One of the easiest ways to conceptualize voltammetry is to imagine the highest energy level of electrons in a metal electrode (i.e. the Fermi level). When a positive potential is applied to the electrode, this energy level decreases. Oxidation of a molecule occurs when the Fermi level of the electrode goes below its HOMO energy level, resulting in electron transfer from the molecule to the electrode. When a negative potential is applied to the electrode, the Fermi level increases. Reduction of a molecule occurs when the Fermi level of the electrode goes above its LUMO energy level, resulting in electron transfer from the electrode to the molecule. Neither oxidation nor reduction occurs when the electrode Fermi level lies between the HOMO and LUMO of a molecule.

In a voltammetry experiment, the overpotential is the mathematical difference between the applied potential at which a redox reaction is observed and its thermodynamic potential (predicted by the Nernst equation). Overpotentials are observed for multiple reasons.

Types of Electric Current

When sufficient potential is applied to a metal electrode, two types of current may arise: charging current and Faradaic current.

Charging current arises from the net charge added to an electrode by an applied potential. An electrode with a positive potential will have a net positive charge and attract negatively charged ions (anions) in solution. Likewise, an electrode with a negative potential and net negative charge will attract positively charged ions (cations) in solution. The charging current flows until an electric double layer is established. This double layer is an enrichment of counterions in a thin layer of solution next to an electrode and fully screens its charge.

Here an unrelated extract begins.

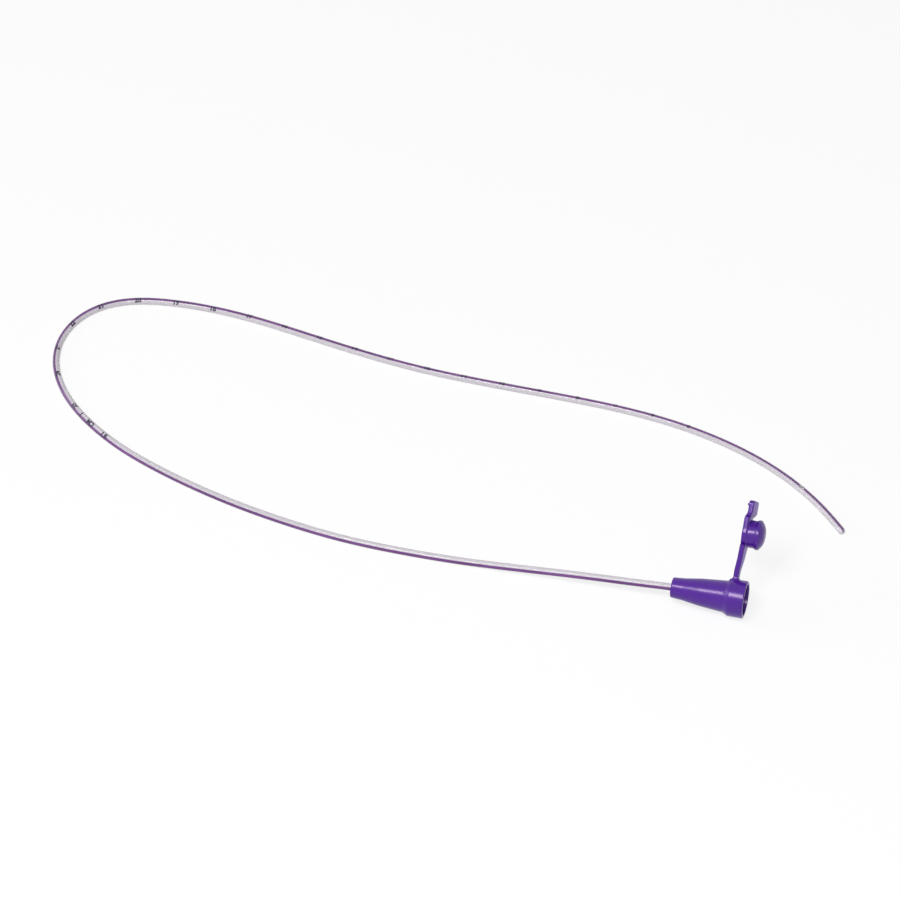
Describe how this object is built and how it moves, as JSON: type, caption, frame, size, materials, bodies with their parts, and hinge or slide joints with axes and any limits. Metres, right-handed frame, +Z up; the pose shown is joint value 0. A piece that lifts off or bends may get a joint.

A Faradaic current arises from a redox reaction that occurs at an electrode. For this reaction to occur, an analyte molecule must closely approach the electrode (electrons are not good swimmers). Faradaic currents are thus often limited by the transport of analyte to the electrode interface. In such cases, the current is proportional to the analyte concentration in bulk solution. The applied potential that corresponds to the onset of the Faradaic current indicates something about the identity of the analyte (i.e. its redox potential). For these reasons, voltammetric methods of analysis measure current versus applied potential.

Connections

• In optical (Ch. 7, Ch. 9) and IR (Ch. 13) spectroscopies, spectra are plotted with a proxy for energy (e.g. wavelength or wavenumber) on the horizontal axis. Applied potential is the proxy for energy in voltammetry measurements and is also plotted on the horizontal axis of data.
• Matching the electrode Fermi level to the energy of an electronic state of an analyte is analogous to the resonance condition for wavelength in absorption spectroscopy (Ch. 6, Ch. 10).
• Measured current is the voltammetry analog of absorbance (Ch. 6).

Post-Reading Questions

1. What are two of the main differences between potentiometry and voltammetry?
2. What are the two possible sources of current when a potential is applied to an electrode?
3. What is the Fermi level?
4. An applied potential of 0.450 V is required to drive a redox reaction for which the Nernst equation predicts a potential of 0.412 V. What is the overpotential?
5. The Nernst equation predicts that the potential for the reduction of metal is –0.726 V versus a reference electrode. What potential, versus the same reference electrode, must be applied to observe a current from the reduction reaction in a voltammetry experiment?

Topic Learning Objectives

The chapter is a primer for the following learning objectives, which will be covered in lecture and/or with additional assigned reading:

• Draw diagrams that show how changes in the electrode Fermi level lead to oxidation or reduction of an analyte.
• Describe the structure, formation, and effect of the electric double layer.
• Understand the mechanisms by which an analyte can reach the electrode interface.
• Relate mass transfer mechanisms to measured current.
• Know the main sources of overpotential.